松寿が車に乗せられてやってきたのは、丘の上に立ち並ぶ豪邸の一つだった。この丘の上を地元の人間は金持ちヒルズと呼んでいる。
紅葉が迎えの車を呼ぶといってやってきた車は○ールス○イスだった。その時点で嫌な予感はしていたが、窓の外を見ているとどんどん丘に登っていった。
(俺は今日死ぬかもしれない)
蜂に関して非がないとはいえ、こんな立派な豪邸の息子さんの性別が安定しないのは自分のせいです、なんて、ご両親に刺されるのではないだろうか。いや、損害賠償として金銭を要求されるのではないだろうか。
松寿が通された豪華な部屋で怯えて小さくなっていると、扉が開いて年配の男女が入ってきた。
「紅葉ちゃん!どうしたの?男の子のお友達を連れてくるなんて!」
「しかもイケメンじゃないか!使用人たちが浮足立っていたよ」
絵に書いたような紳士と淑女が紅葉に話しかけている。彼らが両親なのだろう。あまりに見慣れない人種に、松寿は映画を見ているような気分になった。
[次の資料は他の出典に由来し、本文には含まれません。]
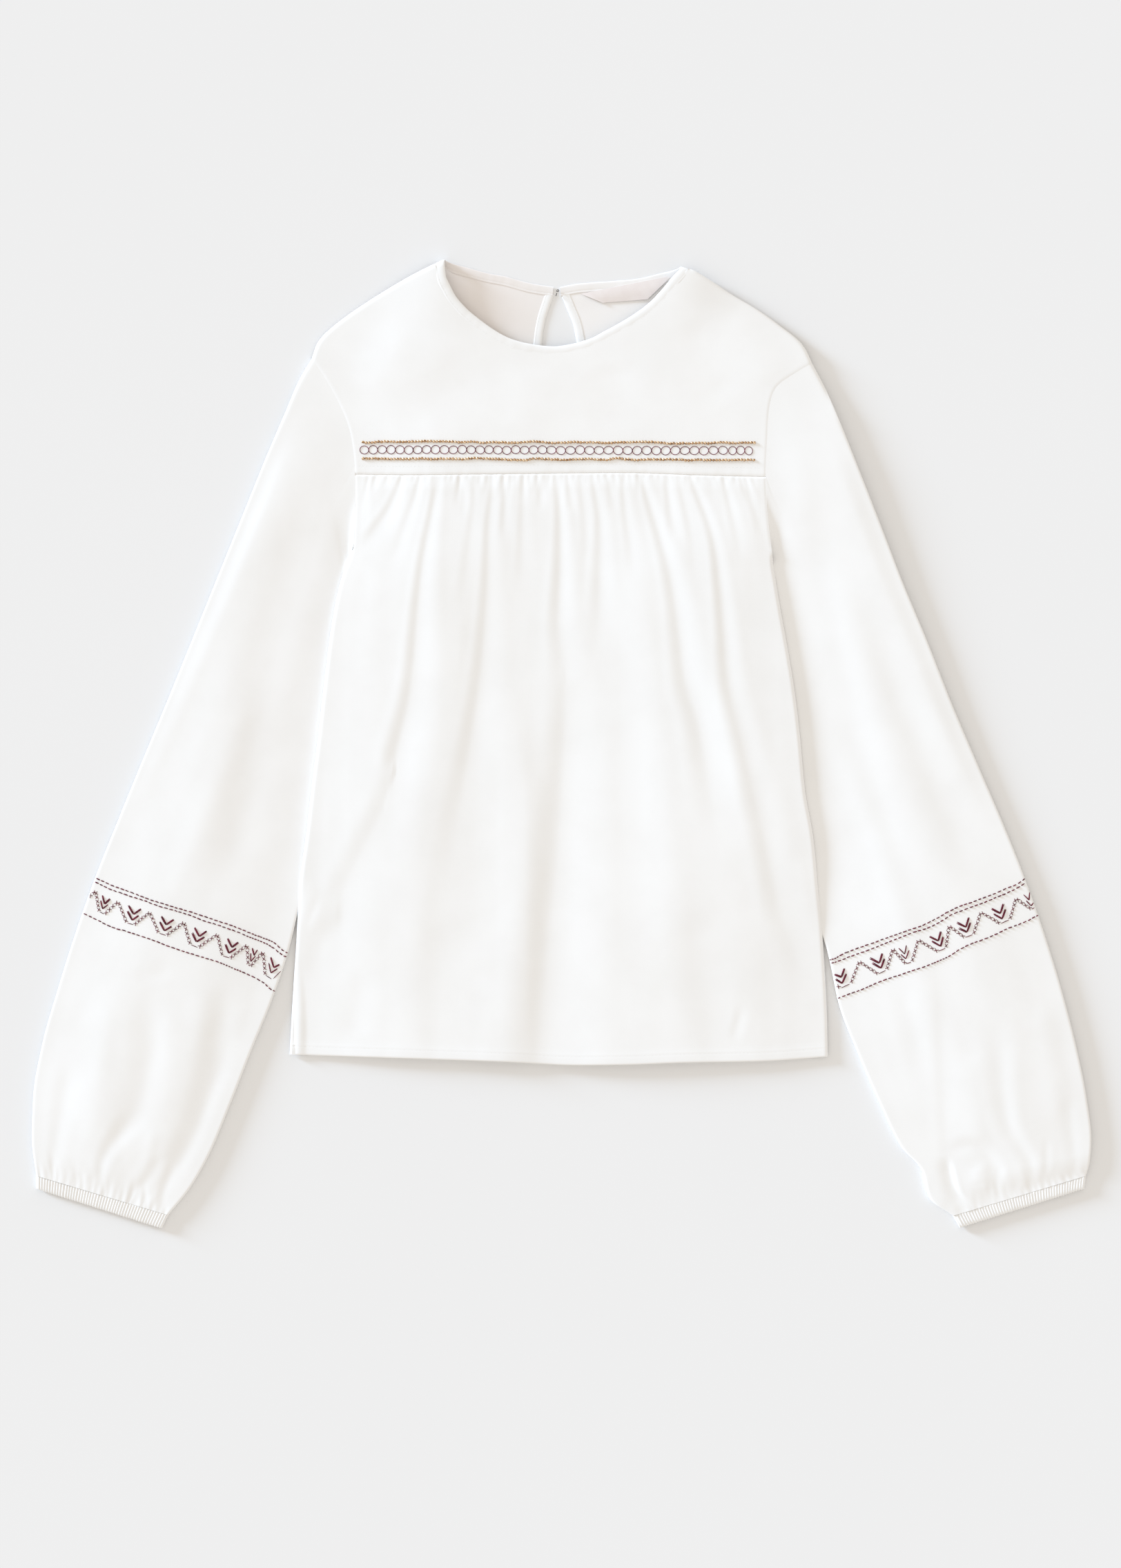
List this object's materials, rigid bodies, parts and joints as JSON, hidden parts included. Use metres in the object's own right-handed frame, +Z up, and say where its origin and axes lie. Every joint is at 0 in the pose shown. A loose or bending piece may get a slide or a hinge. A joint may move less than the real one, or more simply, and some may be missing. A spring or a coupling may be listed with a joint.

「あの、お父様とお母様に、お伝えしたいことが…私、女の子になってしまいました」
紅葉の言葉に、紳士と淑女の笑顔が凍りついた。
「お、女の子とは…それはなにかね?そこの彼とそういう関係になって、メス落ちして女の子になったとかいうそういう」
「違います違います!物理的な女の子です!ほら、佐々木、もっと具体的に説明して差し上げて」
松寿は慌てて否定した。紳士は般若のような笑顔を貼り付けて松寿を見ている。紳士からメス落ちなんて言葉が出るとは思わなかったが、とんでもない勘違いをしているようだ。紅葉に説明を促した。